Emit the exact text of every line from the line with "outward = Vector(-chord.y, chord.x, 0).normalize()" to the line with "before = set(bpy.data.objects)", both ends included. No other output is expected.

* BEGIN Material *

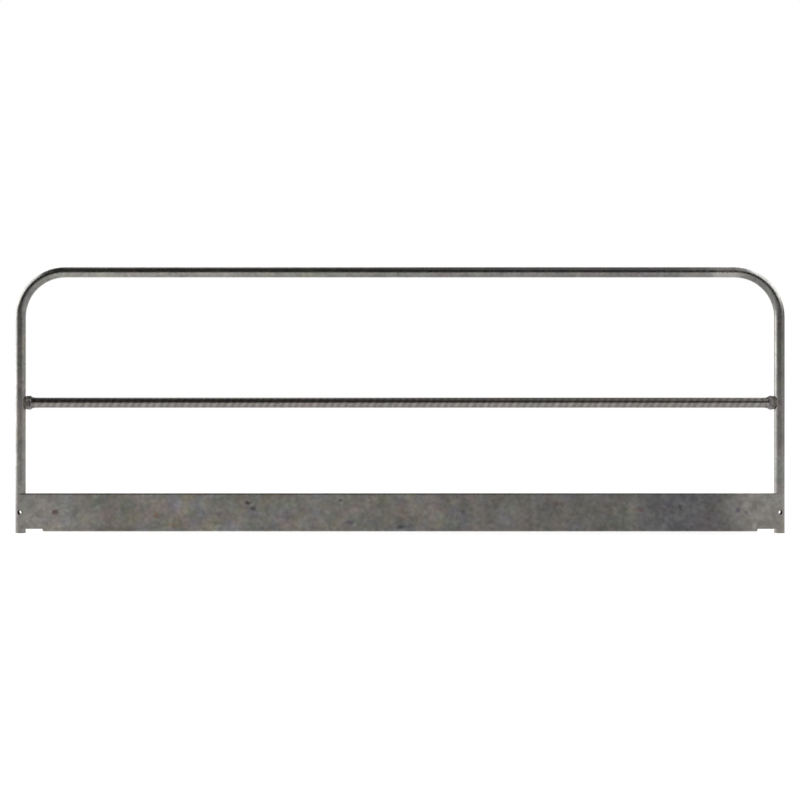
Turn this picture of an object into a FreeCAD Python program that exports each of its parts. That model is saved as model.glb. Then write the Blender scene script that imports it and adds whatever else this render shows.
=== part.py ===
import FreeCAD, Part
import math
import os

from FreeCAD import Vector

# One section of temporary guardrail, all in millimetres. A round tube is bent
# into a hoop whose two open feet slip over the spigots of floor bases. A mid
# rail of the same tube runs between the posts in six-sided collars, and a
# folded toe board laps the front of both posts near the ground.
# X runs along the rail, the toe board is on the -Y side and Z points up. The
# origin is on the ground, midway between the feet.

# Hoop
post_spacing = 3048.0
rail_top = 1066.8
tube_diameter = 41.275
tube_wall = 2.77
bend_radius = 180.0

# Mid rail, whose square-cut ends stop a root gap short of the posts
mid_rail_height = 522.6
mid_rail_diameter = 41.275
mid_rail_wall = 2.77
mid_rail_gap = 0.6

# Collars: a six-sided body with a corner at the top, a turned shoulder and a
# flared neck that thins to a lip on the rail
collar_flats = 47.6
collar_body = 14.7
collar_shoulder = 5.3
collar_shoulder_drop = 4.1
collar_flare = 9.0
collar_lip = 0.8
collar_fit = 0.1

# Weld that joins the end of a collar to the round of the post: an upright oval,
# which stays inside the collar's six sides and also closes the rail's end
ring_width = 6.0
ring_half_height = 26.4
ring_half_width = 21.8
ring_bite = 1.0
ring_edge = 0.8

# Toe board
board_height = 152.4
board_lift = 6.9
board_sheet = 2.66
board_inside_bend = 2.4
board_flange = 25.4
board_end_inset = 1.2
notch_length = 92.5
notch_depth = 10.7
notch_slant = 3.2
relief_clearance = 4.0
relief_corner = 2.5

# Cross hole for the pin that locks a post to its base
pin_hole_diameter = 17.5

# Stitch welds in the wedge between a post and the back of the toe board
stitch_length = 32.0
stitch_offset = 44.0
stitch_reach = 18.0
stitch_angle = 40.0
stitch_crown = 0.8

tube_radius = tube_diameter / 2
mid_rail_radius = mid_rail_diameter / 2
post_x = post_spacing / 2
post_face = post_x - tube_radius
mid_rail_end = post_face - mid_rail_gap
top_line = rail_top - tube_radius
board_back = -tube_radius
board_front = board_back - board_sheet
board_top = board_lift + board_height
board_middle = board_lift + board_height / 2
board_end = post_x - board_end_inset
hex_corner_radius = collar_flats / math.sqrt(3)

along_x = Vector(1, 0, 0)
along_y = Vector(0, 1, 0)
up = Vector(0, 0, 1)


def line(start, end):
    return Part.LineSegment(start, end).toShape()


def arc(start, middle, end):
    return Part.Arc(start, middle, end).toShape()


# Centre line of the hoop, from the left foot over the top to the right foot
def hoop_path():
    corner = bend_radius * (1 - math.sqrt(0.5))
    spring = top_line - bend_radius
    left = [Vector(-post_x, 0, 0),
            Vector(-post_x, 0, spring),
            Vector(-post_x + corner, 0, top_line - corner),
            Vector(-post_x + bend_radius, 0, top_line)]
    right = [Vector(-point.x, 0, point.z) for point in left]
    return Part.Wire([line(left[0], left[1]),
                      arc(left[1], left[2], left[3]),
                      line(left[3], right[3]),
                      arc(right[3], right[2], right[1]),
                      line(right[1], right[0])])


def swept_round(path, radius):
    start = path.OrderedVertexes[0].Point
    section = Part.Wire(Part.makeCircle(radius, start, up))
    return path.makePipeShell([section], True, False)


# Cross hole on a post's centre line, long enough to pass the board as well
def pin_bore(side):
    reach = 2 * (tube_radius + board_sheet)
    start = Vector(side * post_x, -reach, board_middle)
    return Part.makeCylinder(pin_hole_diameter / 2, 2 * reach, start, along_y)


def hoop_tube():
    path = hoop_path()
    hoop = swept_round(path, tube_radius).cut(swept_round(path, tube_radius - tube_wall))
    return hoop.cut(pin_bore(-1)).cut(pin_bore(1))


def mid_rail_tube():
    start = Vector(-mid_rail_end, 0, mid_rail_height)
    outside = Part.makeCylinder(mid_rail_radius, 2 * mid_rail_end, start, along_x)
    inside = Part.makeCylinder(mid_rail_radius - mid_rail_wall, 2 * mid_rail_end, start, along_x)
    return outside.cut(inside)


# Point of a profile that is turned about the mid rail: distance from the post
# towards the middle of the rail, and radius
def rail_point(from_post, radius):
    return Vector(post_face - from_post, 0, mid_rail_height + radius)


def turned(edges):
    axis_point = Vector(0, 0, mid_rail_height)
    return Part.Face(Part.Wire(edges)).revolve(axis_point, along_x, 360)


# Outer form of a collar as turned: plain up to the shoulder, a cone that cuts
# the six corners back, and a concave flare that thins to a lip on the rail
def collar_turning():
    bore = mid_rail_radius + collar_fit
    shoulder_radius = hex_corner_radius - collar_shoulder_drop
    lip_radius = bore + collar_lip
    shoulder_start = ring_width + collar_body
    flare_start = shoulder_start + collar_shoulder
    tip = flare_start + collar_flare
    rise = shoulder_radius - lip_radius
    flare_radius = (collar_flare ** 2 + rise ** 2) / (2 * rise)
    half = collar_flare / 2
    half_rise = flare_radius - math.sqrt(flare_radius ** 2 - half ** 2)
    points = [rail_point(ring_width, bore),
              rail_point(ring_width, hex_corner_radius),
              rail_point(shoulder_start, hex_corner_radius),
              rail_point(flare_start, shoulder_radius),
              rail_point(tip - half, lip_radius + half_rise),
              rail_point(tip, lip_radius),
              rail_point(tip, bore)]
    return turned([line(points[0], points[1]),
                   line(points[1], points[2]),
                   line(points[2], points[3]),
                   arc(points[3], points[4], points[5]),
                   line(points[5], points[6]),
                   line(points[6], points[0])])


def hex_bar(length):
    corners = []
    for step in range(7):
        angle = math.radians(60 * step)
        corners.append(Vector(post_face,
                              hex_corner_radius * math.sin(angle),
                              mid_rail_height + hex_corner_radius * math.cos(angle)))
    return Part.Face(Part.makePolygon(corners)).extrude(Vector(-length, 0, 0))


def right_collar():
    full_length = ring_width + collar_body + collar_shoulder + collar_flare
    return collar_turning().common(hex_bar(2 * full_length))


# The weld is fitted to the post, so it reaches a little way round it
def right_collar_weld():
    centre = rail_point(ring_width, 0)
    side = centre + along_y * ring_half_width
    oval = Part.Ellipse(rail_point(ring_width, ring_half_height), side, centre).toShape()
    bar = Part.Face(Part.Wire(oval)).extrude(along_x * (ring_width + ring_bite))
    rims = [edge for edge in bar.Edges if edge.BoundBox.XLength < ring_edge]
    rail = Part.makeCylinder(mid_rail_radius, mid_rail_end, Vector(0, 0, mid_rail_height), along_x)
    post = Part.makeCylinder(tube_radius, rail_top, Vector(post_x, 0, 0), up)
    return bar.makeFillet(ring_edge, rims).cut(rail).cut(post)


# Box whose front bottom and front top edges are rounded
def rounded_bar(front, depth, bottom, top, radius):
    bar = Part.makeBox(2 * board_end, depth, top - bottom, Vector(-board_end, front, bottom))
    edges = [edge for edge in bar.Edges
             if edge.BoundBox.XLength > board_end
             and edge.BoundBox.YMax < front + depth / 2]
    return bar.makeFillet(radius, edges)


# Relief at the bottom corner of the board, with a slanted inner end
def bottom_notch():
    inner = post_x - notch_length
    outer = post_x + tube_radius
    low = board_lift - notch_depth
    high = board_lift + notch_depth
    corners = [Vector(inner - notch_slant, board_front - board_sheet, board_lift),
               Vector(inner, board_front - board_sheet, high),
               Vector(outer, board_front - board_sheet, high),
               Vector(outer, board_front - board_sheet, low),
               Vector(inner - notch_slant, board_front - board_sheet, low)]
    outline = Part.makePolygon(corners + corners[:1])
    return Part.Face(outline).extrude(along_y * (board_flange + 3 * board_sheet))


# Room for the post behind the board, cut out of both flanges
def post_relief():
    inner = post_face - relief_clearance
    depth = board_flange + tube_diameter
    box = Part.makeBox(post_x + tube_radius - inner, depth, 2 * board_height,
                       Vector(inner, board_back, board_lift - board_height / 2))
    edges = [edge for edge in box.Edges
             if edge.BoundBox.ZLength > board_height
             and edge.BoundBox.XMax < inner + relief_clearance
             and edge.BoundBox.YMax < board_back + depth / 2]
    return box.makeFillet(relief_corner, edges)


def mirrored(shape):
    return shape.mirror(Vector(0, 0, 0), along_x)


def toe_board():
    bend = board_inside_bend
    board = rounded_bar(board_front, board_flange, board_lift, board_top, bend + board_sheet)
    hollow = rounded_bar(board_back, board_flange, board_lift + board_sheet,
                         board_top - board_sheet, bend)
    board = board.cut(hollow)
    for cutter in (bottom_notch(), post_relief(), pin_bore(1)):
        board = board.cut(cutter).cut(mirrored(cutter))
    return board


# Stitch weld on the inner side of the right post, centred at a given height
def right_stitch(height):
    angle = math.radians(stitch_angle)
    bottom = height - stitch_length / 2
    root = Vector(post_x, board_back, bottom)
    toe = Vector(post_x - stitch_reach, board_back, bottom)
    crest = Vector(post_x - tube_radius * math.sin(angle),
                   -tube_radius * math.cos(angle), bottom)
    chord = crest - toe
    outward = Vector(-chord.y, chord.x, 0).normalize()
    crown = (toe + crest) * 0.5 + outward * stitch_crown
    section = Part.Face(Part.Wire([line(root, toe), arc(toe, crown, crest), line(crest, root)]))
    post = Part.makeCylinder(tube_radius, rail_top, Vector(post_x, 0, 0), up)
    return section.extrude(up * stitch_length).cut(post)


def build_nodes():
    nodes = {"hoop_tube": hoop_tube(),
             "mid_rail_tube": mid_rail_tube(),
             "toe_board": toe_board()}
    handed = {"collar": right_collar(),
              "collar_weld": right_collar_weld(),
              "board_weld_upper": right_stitch(board_middle + stitch_offset),
              "board_weld_lower": right_stitch(board_middle - stitch_offset)}
    for name, shape in handed.items():
        nodes["right_" + name] = shape
        nodes["left_" + name] = mirrored(shape)
    return nodes


os.makedirs("parts", exist_ok=True)
for name, shape in build_nodes().items():
    shape.exportStep("parts/" + name + ".step")
    print(name, "solids", len(shape.Solids), "volume", round(shape.Volume), "valid", shape.isValid())
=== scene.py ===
import math
import bmesh
import bpy
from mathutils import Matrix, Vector


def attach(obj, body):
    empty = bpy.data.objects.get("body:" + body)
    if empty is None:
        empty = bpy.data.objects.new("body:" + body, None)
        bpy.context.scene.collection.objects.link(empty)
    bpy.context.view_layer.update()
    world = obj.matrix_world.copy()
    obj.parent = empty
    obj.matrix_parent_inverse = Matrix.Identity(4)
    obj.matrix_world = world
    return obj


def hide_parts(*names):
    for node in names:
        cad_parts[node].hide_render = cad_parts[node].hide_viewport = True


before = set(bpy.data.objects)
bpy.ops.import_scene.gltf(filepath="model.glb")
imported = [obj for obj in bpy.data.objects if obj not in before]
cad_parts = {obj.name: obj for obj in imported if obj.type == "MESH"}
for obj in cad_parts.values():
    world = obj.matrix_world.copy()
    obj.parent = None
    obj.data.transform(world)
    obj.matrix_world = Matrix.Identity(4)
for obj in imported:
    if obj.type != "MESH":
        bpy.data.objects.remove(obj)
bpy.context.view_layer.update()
print("frame loaded:", ", ".join(sorted(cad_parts)))


def hexColour(text):  # sRGB hex to the linear colour a socket takes
    levels = [int(text[i:i + 2], 16) / 255 for i in (1, 3, 5)]
    return tuple(v / 12.92 if v <= 0.04045 else ((v + 0.055) / 1.055) ** 2.4 for v in levels) + (1.0,)


def addNode(tree, kind, inputs=None, **settings):  # one node with its settings, values and links
    node = tree.nodes.new(kind)
    for name, value in settings.items():
        setattr(node, name, value)
    for key, value in (inputs or {}).items():
        if isinstance(value, bpy.types.NodeSocket):
            tree.links.new(value, node.inputs[key])
        else:
            node.inputs[key].default_value = value
    return node


def newMaterial(name):
    material = bpy.data.materials.new(name)
    material.use_nodes = True
    material.node_tree.nodes.clear()
    return material, material.node_tree


def dress(nodeName, material):
    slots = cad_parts[nodeName].data.materials
    slots.clear()
    slots.append(material)


# Camera, from the solved view: square on, 6 m off, level with the panel's middle
view = {"distance": 5.997, "height": 0.5334, "lens": 67.18, "sensor": 36.0, "sight": 200.0}

cameraData = bpy.data.cameras.new("guardrailCamera")
cameraData.lens = view["lens"]
cameraData.sensor_width = view["sensor"]
cameraData.clip_end = view["sight"]
camera = bpy.data.objects.new("guardrailCamera", cameraData)
camera.location = (0, -view["distance"], view["height"])
camera.rotation_euler = (math.radians(90), 0, 0)
bpy.context.scene.collection.objects.link(camera)
bpy.context.scene.camera = camera
bpy.context.scene.view_settings.view_transform = "Standard"
print("camera set")

# Studio: pale floor, white surround, a soft box on the left, and panels that only
# the steel's reflections see. Dark walls and a dark ceiling at the front and left
# draw the dark upper band of each rail, a grey wall and paler ceilings soften it
# towards the right, and a glow in each upper side corner lights the bends' rims
studio = {
    "floorSize": 120.0, "floorDiffuse": 0.8, "floorGlow": 0.74,
    "surroundLevel": 1.0, "fillLevel": 0.42,
    "wallY": -8.5, "wallHeight": 5.5, "sideX": 9.0, "wallLevel": 0.045,
    "leftWallY": -5.2, "rightWallY": 9.0, "rightWallLevel": 0.35,
    "leftCeilingY": 1.2, "farLeftX": -2.6, "farLeftY": 6.0,
    "rightCeilingY": -3.6, "softCeilingY": 9.0, "softCeilingLevel": 0.32,
    "farRightX": 1.4, "farCeilingLevel": 0.4,
    # Each glow: X of its inner edge at its near and far end, near and far Y, low edge, level
    "glows": {"rightGlow": (4.3, 3.1, -5.2, 7.0, 3.3, 4.4),
              "leftGlow": (-5.6, -5.0, -3.0, 6.0, 3.1, 3.6)},
    "glowInset": 0.1,
    "boxPlace": (-7.0, 2.7, 2.0), "boxSize": (6.0, 4.0), "boxPower": 195.0,
}


def seenAsWhite(tree):  # 1 for rays that should meet the white background
    path = addNode(tree, "ShaderNodeLightPath")
    first = addNode(tree, "ShaderNodeMath", {
        0: path.outputs["Is Camera Ray"], 1: path.outputs["Is Glossy Ray"]}, operation="ADD")
    both = addNode(tree, "ShaderNodeMath", {
        0: first.outputs[0], 1: path.outputs["Is Transmission Ray"]}, operation="ADD", use_clamp=True)
    return both.outputs[0]


def buildWorld():
    world = bpy.data.worlds.new("studioWorld")
    world.use_nodes = True
    tree = world.node_tree
    tree.nodes.clear()
    level = addNode(tree, "ShaderNodeMapRange", {
        "Value": seenAsWhite(tree), "To Min": studio["fillLevel"], "To Max": studio["surroundLevel"]})
    shade = addNode(tree, "ShaderNodeBackground", {"Color": hexColour("#ffffff"), "Strength": level.outputs[0]})
    addNode(tree, "ShaderNodeOutputWorld", {"Surface": shade.outputs[0]})
    bpy.context.scene.world = world


def sheetObject(name, corners, material):
    mesh = bpy.data.meshes.new(name)
    mesh.from_pydata(corners, [], [tuple(range(len(corners)))])
    mesh.materials.append(material)
    sheet = bpy.data.objects.new(name, mesh)
    bpy.context.scene.collection.objects.link(sheet)
    return sheet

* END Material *

**Written answer**
    outward = Vector(-chord.y, chord.x, 0).normalize()
    crown = (toe + crest) * 0.5 + outward * stitch_crown
    section = Part.Face(Part.Wire([line(root, toe), arc(toe, crown, crest), line(crest, root)]))
    post = Part.makeCylinder(tube_radius, rail_top, Vector(post_x, 0, 0), up)
    return section.extrude(up * stitch_length).cut(post)


def build_nodes():
    nodes = {"hoop_tube": hoop_tube(),
             "mid_rail_tube": mid_rail_tube(),
             "toe_board": toe_board()}
    handed = {"collar": right_collar(),
              "collar_weld": right_collar_weld(),
              "board_weld_upper": right_stitch(board_middle + stitch_offset),
              "board_weld_lower": right_stitch(board_middle - stitch_offset)}
    for name, shape in handed.items():
        nodes["right_" + name] = shape
        nodes["left_" + name] = mirrored(shape)
    return nodes


os.makedirs("parts", exist_ok=True)
for name, shape in build_nodes().items():
    shape.exportStep("parts/" + name + ".step")
    print(name, "solids", len(shape.Solids), "volume", round(shape.Volume), "valid", shape.isValid())
=== scene.py ===
import math
import bmesh
import bpy
from mathutils import Matrix, Vector


def attach(obj, body):
    empty = bpy.data.objects.get("body:" + body)
    if empty is None:
        empty = bpy.data.objects.new("body:" + body, None)
        bpy.context.scene.collection.objects.link(empty)
    bpy.context.view_layer.update()
    world = obj.matrix_world.copy()
    obj.parent = empty
    obj.matrix_parent_inverse = Matrix.Identity(4)
    obj.matrix_world = world
    return obj


def hide_parts(*names):
    for node in names:
        cad_parts[node].hide_render = cad_parts[node].hide_viewport = True


before = set(bpy.data.objects)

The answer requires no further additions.